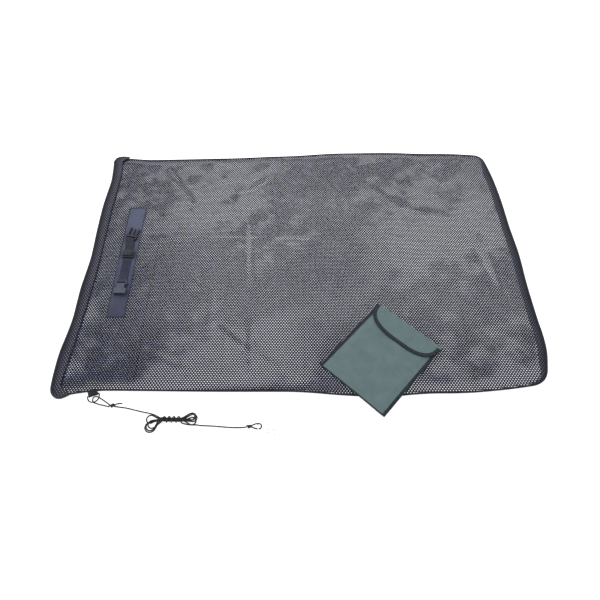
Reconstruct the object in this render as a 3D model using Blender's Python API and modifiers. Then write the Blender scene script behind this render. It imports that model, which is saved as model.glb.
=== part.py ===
"""A carp sack with its roll strap, retaining cord, snap clip and pouch, in metres.

The sack lies flat with its mouth towards -X and its underside at z = 0.
The origin is the middle of the sack.
"""
import math

import bmesh
import bpy
from mathutils import Matrix, Vector

# Gap between pieces that touch on the real object, and the distance at which loose corners are joined
CLEARANCE = 0.0003
WELD = 0.00001

# Sack of net, sewn along three sides and open at the mouth
SACK_LENGTH = 1.200
SACK_WIDTH = 0.800
NET_THICKNESS = 0.0010
NET_COLUMNS = 6
NET_ROWS = 4
NET_BAR = 0.060
NET_MARGIN = 0.015
SACK_INSIDE = 0.0080
HEM_TAPE = 0.0009
HEM_WIDTH = 0.026
HEM_REACH = 0.0355
SIDE_SEAM_WIDTH = 0.010
FOOT_SEAM_WIDTH = 0.024
FOOT_SEAM_REACH = 0.060

# How far each side of the sack bows outwards, at equal steps along it: near side, foot, far side, mouth
NEAR_BOW = (0.022, 0.006, 0.005, 0.006, 0.007, 0.007, 0.008, 0.016, 0.020, 0.012, 0.010, 0.001, -0.012)
FOOT_BOW = (-0.014, 0.004, 0.001, -0.001, 0.000, -0.006, -0.009, -0.017, -0.032)
FAR_BOW = (-0.002, 0.005, 0.006, 0.010, 0.009, 0.006, -0.003, -0.008, -0.014, -0.017, -0.020, -0.021, -0.011)
MOUTH_BOW = (-0.001, -0.010, -0.005, -0.006, -0.009, -0.003, -0.003, 0.008, 0.006)
SIDE_BOWS = (NEAR_BOW, FOOT_BOW, FAR_BOW, MOUTH_BOW)
CORNER_RADII = (0.018, 0.045, 0.035, 0.015)
LEAST_CORNER = 0.004

# Roll strap, sewn to a patch on the top panel
PATCH_LENGTH = 0.376
PATCH_WIDTH = 0.050
PATCH_THICKNESS = 0.0008
PATCH_CORNER = 0.002
PATCH_SETBACK = 0.111
PATCH_SHIFT = -0.018
WEBBING_WIDTH = 0.024
WEBBING_THICKNESS = 0.0012
STRAP_SEAM_LENGTH = 0.0664
STRAP_SEAM_SHIFT = -0.050
MALE_REACH = 0.0673
FEMALE_REACH = 0.0153
STRAP_SWAY = 0.002
STRAP_TURN = math.radians(12)
WEBBING_BEND = 0.0009

# Three-bar slider on the adjustable end
SLIDER_THICKNESS = 0.0024
SLIDER_BAR = 0.0045
SLIDER_SLOT = 0.0052
SLIDER_RIM = 0.0042
SLIDER_CORNER = 0.0030
SLIDER_SLOT_CORNER = 0.0008
SLIDER_EDGE = 0.0004
SLIDER_FROM_SEAM = 0.0013

# Side-release buckle
BUCKLE_BAR_RADIUS = 0.0018
BUCKLE_SLOT = 0.0045
BUCKLE_RIM = 0.0030
MALE_BASE_LENGTH = 0.0062
MALE_THICKNESS = 0.0054
MALE_ROUND = 0.0016
MALE_EDGE = 0.0006
PRONG_WIDTH = 0.0044
PRONG_THICKNESS = 0.0030
PRONG_SETBACK = 0.0030
PRONG_TAPER = 0.0040
ARM_THICKNESS = 0.0044
ARM_ROOT_RADIUS = 0.0022
ARM_WIDTH = 0.0034
ARM_START = 0.0012
ARM_TIP_GAP = 0.0008
ARM_ROUND = 0.0009
ARM_EDGE = 0.0004
ARM_NOSE = 0.0024
ARM_BARB = 0.0022
BARB_RISE = 0.0004
BARB_LAND = 0.0022
BARB_FALL = 0.0072
SOCKET_WIDTH = 0.0280
SOCKET_HEIGHT = 0.0052
SOCKET_DEPTH = 0.0290
SOCKET_WALL = 0.0024
FEMALE_PLATE = 0.0018
FEMALE_WAIST = 0.0210
FEMALE_ROUND = 0.0014
FEMALE_EDGE = 0.0010
SHOULDER = 0.0010
FLARE = 0.0022
WINDOW_SETBACK = 0.0004
WINDOW_LENGTH = 0.0120

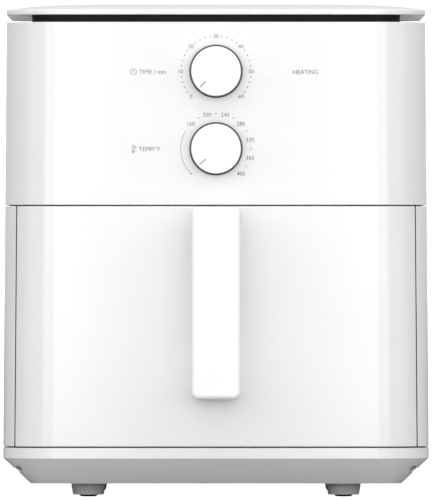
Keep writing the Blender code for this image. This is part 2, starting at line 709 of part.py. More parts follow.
def drawer_seal():
    """The silicone frame between the liner and the bezel."""
    half = BAY_HALF + SEAL_WIDTH
    return frame_plate("drawer_seal", half, BAY_FLOOR - SEAL_WIDTH / 4, BAY_ROOF, LINER_BACK + FIT,
                       LINER_BACK + FIT + SEAL_THICKNESS, half - SEAL_WIDTH,
                       BAY_FLOOR - SEAL_WIDTH / 4 + SEAL_WIDTH, BAY_ROOF - SEAL_WIDTH)


def drawer_pan():
    """The non-stick pan: leaning walls, rounded floor edge and a narrow rim."""
    half_depth = (PAN_BACK - PAN_FRONT) / 2
    bm = casing_form(PAN_FLOOR_HALF, PAN_TOP_HALF - PAN_RIM, half_depth, PAN_TOP - PAN_BOTTOM, PAN_CORNER)
    floor = end_face(bm, False)
    bmesh.ops.bevel(bm, geom=floor.edges, offset=PAN_FLOOR_ROUND, segments=2, profile=0.5, affect="EDGES")
    open_end(bm, True)
    top = PAN_TOP - PAN_BOTTOM
    rim = [e for e in bm.edges if e.is_boundary]
    grown = bmesh.ops.extrude_edge_only(bm, edges=rim)["geom"]
    for vert in [g for g in grown if isinstance(g, bmesh.types.BMVert)]:
        vert.co.x *= PAN_TOP_HALF / (PAN_TOP_HALF - PAN_RIM)
        vert.co.y *= (half_depth + PAN_RIM) / half_depth
        vert.co.z = top
    obj = solid("drawer_pan", bm, (0, PAN_MID, PAN_BOTTOM))
    hollow(obj, PAN_WALL)
    return obj


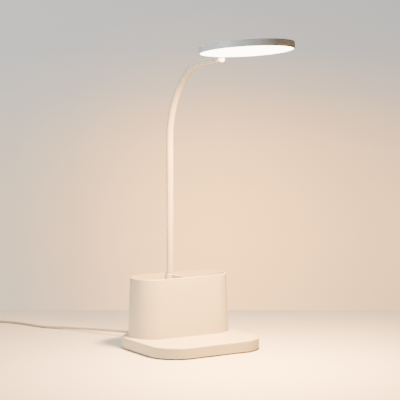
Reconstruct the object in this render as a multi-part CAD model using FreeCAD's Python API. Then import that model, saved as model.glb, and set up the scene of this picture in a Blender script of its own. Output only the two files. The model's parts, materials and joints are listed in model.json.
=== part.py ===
"""Desk lamp whose base plate carries a pen holder with two pockets.

A flexible neck rises from the back of the holder, bends forward and carries a round flat light.
Frame: the origin is on the table under the middle of the holder, +Z is up and the light
reaches out towards -Y. The lamp is symmetric about the plane X = 0, apart from its cord.
"""
import FreeCAD, Part
import math
import os

V = FreeCAD.Vector
UP = V(0, 0, 1)
DOWN = V(0, 0, -1)
BACK = V(0, 1, 0)

# ---------------------------------------------------------------- clearances, mm
PART_GAP = 0.2          # between moulded parts that drop into each other
SLIP_GAP = 0.1          # around a round piece pushed into its bore
NECK_JOINT_GAP = 0.25   # between the ball end and the socket of two neck links

# ---------------------------------------------------------------- pen holder, mm
HOLDER_HALF_STRAIGHT = 40.9   # half of the straight side between the two round ends
HOLDER_FOOT_R = 32.7          # end radius where the holder stands on the plate
HOLDER_RIM_R = 29.6           # end radius at the rim, so the walls lean in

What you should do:
Please write out the material word for word from its first line through the line holding "FOOT_SEAM_REACH = 0.060", including both, and no line past it.

Solution for this problem:
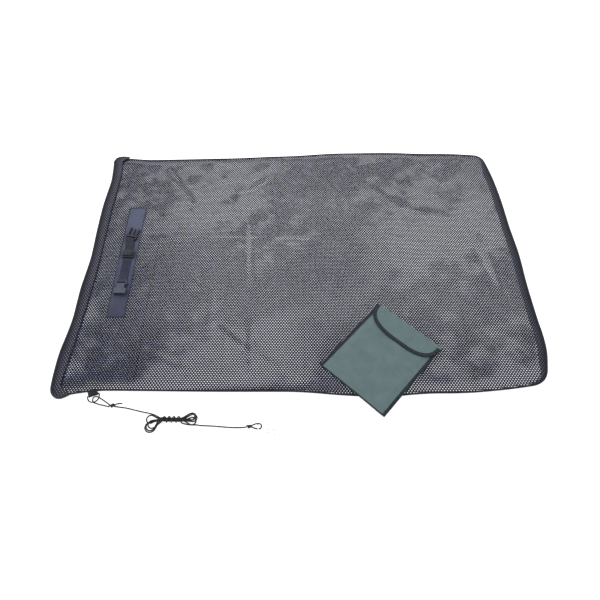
Reconstruct the object in this render as a 3D model using Blender's Python API and modifiers. Then write the Blender scene script behind this render. It imports that model, which is saved as model.glb.
=== part.py ===
"""A carp sack with its roll strap, retaining cord, snap clip and pouch, in metres.

The sack lies flat with its mouth towards -X and its underside at z = 0.
The origin is the middle of the sack.
"""
import math

import bmesh
import bpy
from mathutils import Matrix, Vector

# Gap between pieces that touch on the real object, and the distance at which loose corners are joined
CLEARANCE = 0.0003
WELD = 0.00001

# Sack of net, sewn along three sides and open at the mouth
SACK_LENGTH = 1.200
SACK_WIDTH = 0.800
NET_THICKNESS = 0.0010
NET_COLUMNS = 6
NET_ROWS = 4
NET_BAR = 0.060
NET_MARGIN = 0.015
SACK_INSIDE = 0.0080
HEM_TAPE = 0.0009
HEM_WIDTH = 0.026
HEM_REACH = 0.0355
SIDE_SEAM_WIDTH = 0.010
FOOT_SEAM_WIDTH = 0.024
FOOT_SEAM_REACH = 0.060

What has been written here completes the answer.